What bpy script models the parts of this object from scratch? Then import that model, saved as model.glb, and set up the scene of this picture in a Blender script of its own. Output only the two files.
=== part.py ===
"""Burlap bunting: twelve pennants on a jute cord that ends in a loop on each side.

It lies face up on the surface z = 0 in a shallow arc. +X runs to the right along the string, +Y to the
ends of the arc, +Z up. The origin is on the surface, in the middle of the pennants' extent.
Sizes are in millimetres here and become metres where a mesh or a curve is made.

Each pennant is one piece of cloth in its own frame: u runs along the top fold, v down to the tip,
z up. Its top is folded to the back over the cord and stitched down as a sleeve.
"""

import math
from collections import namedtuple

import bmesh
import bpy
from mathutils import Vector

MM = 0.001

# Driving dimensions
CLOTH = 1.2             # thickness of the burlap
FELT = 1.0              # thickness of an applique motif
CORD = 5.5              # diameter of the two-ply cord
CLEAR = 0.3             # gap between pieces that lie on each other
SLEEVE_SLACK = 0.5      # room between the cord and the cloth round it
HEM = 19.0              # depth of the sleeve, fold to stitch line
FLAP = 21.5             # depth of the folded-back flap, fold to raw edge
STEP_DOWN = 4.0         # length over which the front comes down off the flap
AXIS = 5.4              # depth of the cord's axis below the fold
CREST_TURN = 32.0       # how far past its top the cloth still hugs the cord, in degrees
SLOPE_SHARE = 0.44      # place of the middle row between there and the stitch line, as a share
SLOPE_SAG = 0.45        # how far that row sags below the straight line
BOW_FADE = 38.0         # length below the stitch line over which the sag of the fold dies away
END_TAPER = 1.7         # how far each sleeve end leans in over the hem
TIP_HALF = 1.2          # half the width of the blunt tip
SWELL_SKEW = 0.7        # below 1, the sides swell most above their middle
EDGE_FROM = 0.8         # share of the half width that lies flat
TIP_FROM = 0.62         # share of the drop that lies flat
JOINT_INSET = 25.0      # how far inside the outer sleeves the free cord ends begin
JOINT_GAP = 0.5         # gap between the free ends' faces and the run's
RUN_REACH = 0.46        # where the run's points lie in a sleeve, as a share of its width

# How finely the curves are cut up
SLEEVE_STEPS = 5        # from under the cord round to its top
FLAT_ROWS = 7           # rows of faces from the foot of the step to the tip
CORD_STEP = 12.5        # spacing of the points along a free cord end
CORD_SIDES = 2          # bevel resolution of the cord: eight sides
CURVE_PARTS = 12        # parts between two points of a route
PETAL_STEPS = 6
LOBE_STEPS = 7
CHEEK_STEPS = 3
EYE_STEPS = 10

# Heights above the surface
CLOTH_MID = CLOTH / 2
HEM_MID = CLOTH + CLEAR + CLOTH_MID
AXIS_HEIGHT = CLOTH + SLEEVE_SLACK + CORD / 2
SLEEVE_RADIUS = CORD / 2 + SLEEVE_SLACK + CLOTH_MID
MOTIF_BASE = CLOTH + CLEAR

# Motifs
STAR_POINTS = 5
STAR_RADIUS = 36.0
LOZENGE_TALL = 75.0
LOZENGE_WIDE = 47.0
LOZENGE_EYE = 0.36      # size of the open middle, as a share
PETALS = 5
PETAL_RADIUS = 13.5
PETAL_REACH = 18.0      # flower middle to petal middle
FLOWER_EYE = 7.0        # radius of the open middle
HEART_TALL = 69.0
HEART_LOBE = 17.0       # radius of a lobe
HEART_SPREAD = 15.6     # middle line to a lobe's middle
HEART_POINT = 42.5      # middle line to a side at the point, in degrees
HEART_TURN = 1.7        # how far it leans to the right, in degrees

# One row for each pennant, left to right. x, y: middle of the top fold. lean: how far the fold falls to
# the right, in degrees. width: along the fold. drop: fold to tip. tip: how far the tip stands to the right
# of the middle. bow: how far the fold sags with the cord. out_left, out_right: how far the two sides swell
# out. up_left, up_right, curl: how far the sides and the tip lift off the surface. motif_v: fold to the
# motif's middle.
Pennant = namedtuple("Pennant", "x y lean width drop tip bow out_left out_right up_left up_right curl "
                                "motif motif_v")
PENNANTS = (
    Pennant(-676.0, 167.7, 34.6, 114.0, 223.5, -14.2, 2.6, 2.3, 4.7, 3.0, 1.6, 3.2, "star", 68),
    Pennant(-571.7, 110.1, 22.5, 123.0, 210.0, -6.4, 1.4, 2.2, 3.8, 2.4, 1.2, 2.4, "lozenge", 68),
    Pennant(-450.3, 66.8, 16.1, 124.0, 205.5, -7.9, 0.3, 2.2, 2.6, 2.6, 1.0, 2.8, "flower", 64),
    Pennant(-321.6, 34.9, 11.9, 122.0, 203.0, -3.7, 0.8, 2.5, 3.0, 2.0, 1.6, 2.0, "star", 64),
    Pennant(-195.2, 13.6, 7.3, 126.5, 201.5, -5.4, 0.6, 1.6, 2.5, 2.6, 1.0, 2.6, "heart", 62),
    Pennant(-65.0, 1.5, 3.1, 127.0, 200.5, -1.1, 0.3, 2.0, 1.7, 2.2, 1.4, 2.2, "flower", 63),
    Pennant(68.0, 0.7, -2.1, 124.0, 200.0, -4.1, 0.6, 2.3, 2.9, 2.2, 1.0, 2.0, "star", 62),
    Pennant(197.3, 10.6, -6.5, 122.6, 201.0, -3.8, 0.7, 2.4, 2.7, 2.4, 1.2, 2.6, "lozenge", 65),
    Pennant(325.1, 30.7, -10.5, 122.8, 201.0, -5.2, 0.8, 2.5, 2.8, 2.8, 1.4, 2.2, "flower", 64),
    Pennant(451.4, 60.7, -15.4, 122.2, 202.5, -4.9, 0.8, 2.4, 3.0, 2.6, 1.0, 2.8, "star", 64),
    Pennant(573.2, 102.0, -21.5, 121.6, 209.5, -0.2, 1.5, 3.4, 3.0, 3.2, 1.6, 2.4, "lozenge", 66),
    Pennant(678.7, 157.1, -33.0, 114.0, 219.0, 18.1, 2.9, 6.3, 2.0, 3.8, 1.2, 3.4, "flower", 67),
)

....

Do this: Each line above must be reproduced exactly as it stands.

Solution for this task:
What bpy script models the parts of this object from scratch? Then import that model, saved as model.glb, and set up the scene of this picture in a Blender script of its own. Output only the two files.
=== part.py ===
"""Burlap bunting: twelve pennants on a jute cord that ends in a loop on each side.

It lies face up on the surface z = 0 in a shallow arc. +X runs to the right along the string, +Y to the
ends of the arc, +Z up. The origin is on the surface, in the middle of the pennants' extent.
Sizes are in millimetres here and become metres where a mesh or a curve is made.

Each pennant is one piece of cloth in its own frame: u runs along the top fold, v down to the tip,
z up. Its top is folded to the back over the cord and stitched down as a sleeve.
"""

import math
from collections import namedtuple

import bmesh
import bpy
from mathutils import Vector

MM = 0.001

# Driving dimensions
CLOTH = 1.2             # thickness of the burlap
FELT = 1.0              # thickness of an applique motif
CORD = 5.5              # diameter of the two-ply cord
CLEAR = 0.3             # gap between pieces that lie on each other
SLEEVE_SLACK = 0.5      # room between the cord and the cloth round it
HEM = 19.0              # depth of the sleeve, fold to stitch line
FLAP = 21.5             # depth of the folded-back flap, fold to raw edge
STEP_DOWN = 4.0         # length over which the front comes down off the flap
AXIS = 5.4              # depth of the cord's axis below the fold
CREST_TURN = 32.0       # how far past its top the cloth still hugs the cord, in degrees
SLOPE_SHARE = 0.44      # place of the middle row between there and the stitch line, as a share
SLOPE_SAG = 0.45        # how far that row sags below the straight line
BOW_FADE = 38.0         # length below the stitch line over which the sag of the fold dies away
END_TAPER = 1.7         # how far each sleeve end leans in over the hem
TIP_HALF = 1.2          # half the width of the blunt tip
SWELL_SKEW = 0.7        # below 1, the sides swell most above their middle
EDGE_FROM = 0.8         # share of the half width that lies flat
TIP_FROM = 0.62         # share of the drop that lies flat
JOINT_INSET = 25.0      # how far inside the outer sleeves the free cord ends begin
JOINT_GAP = 0.5         # gap between the free ends' faces and the run's
RUN_REACH = 0.46        # where the run's points lie in a sleeve, as a share of its width

# How finely the curves are cut up
SLEEVE_STEPS = 5        # from under the cord round to its top
FLAT_ROWS = 7           # rows of faces from the foot of the step to the tip
CORD_STEP = 12.5        # spacing of the points along a free cord end
CORD_SIDES = 2          # bevel resolution of the cord: eight sides
CURVE_PARTS = 12        # parts between two points of a route
PETAL_STEPS = 6
LOBE_STEPS = 7
CHEEK_STEPS = 3
EYE_STEPS = 10

# Heights above the surface
CLOTH_MID = CLOTH / 2
HEM_MID = CLOTH + CLEAR + CLOTH_MID
AXIS_HEIGHT = CLOTH + SLEEVE_SLACK + CORD / 2
SLEEVE_RADIUS = CORD / 2 + SLEEVE_SLACK + CLOTH_MID
MOTIF_BASE = CLOTH + CLEAR

# Motifs
STAR_POINTS = 5
STAR_RADIUS = 36.0
LOZENGE_TALL = 75.0
LOZENGE_WIDE = 47.0
LOZENGE_EYE = 0.36      # size of the open middle, as a share
PETALS = 5
PETAL_RADIUS = 13.5
PETAL_REACH = 18.0      # flower middle to petal middle
FLOWER_EYE = 7.0        # radius of the open middle
HEART_TALL = 69.0
HEART_LOBE = 17.0       # radius of a lobe
HEART_SPREAD = 15.6     # middle line to a lobe's middle
HEART_POINT = 42.5      # middle line to a side at the point, in degrees
HEART_TURN = 1.7        # how far it leans to the right, in degrees

# One row for each pennant, left to right. x, y: middle of the top fold. lean: how far the fold falls to
# the right, in degrees. width: along the fold. drop: fold to tip. tip: how far the tip stands to the right
# of the middle. bow: how far the fold sags with the cord. out_left, out_right: how far the two sides swell
# out. up_left, up_right, curl: how far the sides and the tip lift off the surface. motif_v: fold to the
# motif's middle.
Pennant = namedtuple("Pennant", "x y lean width drop tip bow out_left out_right up_left up_right curl "
                                "motif motif_v")
PENNANTS = (
    Pennant(-676.0, 167.7, 34.6, 114.0, 223.5, -14.2, 2.6, 2.3, 4.7, 3.0, 1.6, 3.2, "star", 68),
    Pennant(-571.7, 110.1, 22.5, 123.0, 210.0, -6.4, 1.4, 2.2, 3.8, 2.4, 1.2, 2.4, "lozenge", 68),
    Pennant(-450.3, 66.8, 16.1, 124.0, 205.5, -7.9, 0.3, 2.2, 2.6, 2.6, 1.0, 2.8, "flower", 64),
    Pennant(-321.6, 34.9, 11.9, 122.0, 203.0, -3.7, 0.8, 2.5, 3.0, 2.0, 1.6, 2.0, "star", 64),
    Pennant(-195.2, 13.6, 7.3, 126.5, 201.5, -5.4, 0.6, 1.6, 2.5, 2.6, 1.0, 2.6, "heart", 62),
    Pennant(-65.0, 1.5, 3.1, 127.0, 200.5, -1.1, 0.3, 2.0, 1.7, 2.2, 1.4, 2.2, "flower", 63),
    Pennant(68.0, 0.7, -2.1, 124.0, 200.0, -4.1, 0.6, 2.3, 2.9, 2.2, 1.0, 2.0, "star", 62),
    Pennant(197.3, 10.6, -6.5, 122.6, 201.0, -3.8, 0.7, 2.4, 2.7, 2.4, 1.2, 2.6, "lozenge", 65),
    Pennant(325.1, 30.7, -10.5, 122.8, 201.0, -5.2, 0.8, 2.5, 2.8, 2.8, 1.4, 2.2, "flower", 64),
    Pennant(451.4, 60.7, -15.4, 122.2, 202.5, -4.9, 0.8, 2.4, 3.0, 2.6, 1.0, 2.8, "star", 64),
    Pennant(573.2, 102.0, -21.5, 121.6, 209.5, -0.2, 1.5, 3.4, 3.0, 3.2, 1.6, 2.4, "lozenge", 66),
    Pennant(678.7, 157.1, -33.0, 114.0, 219.0, 18.1, 2.9, 6.3, 2.0, 3.8, 1.2, 3.4, "flower", 67),
)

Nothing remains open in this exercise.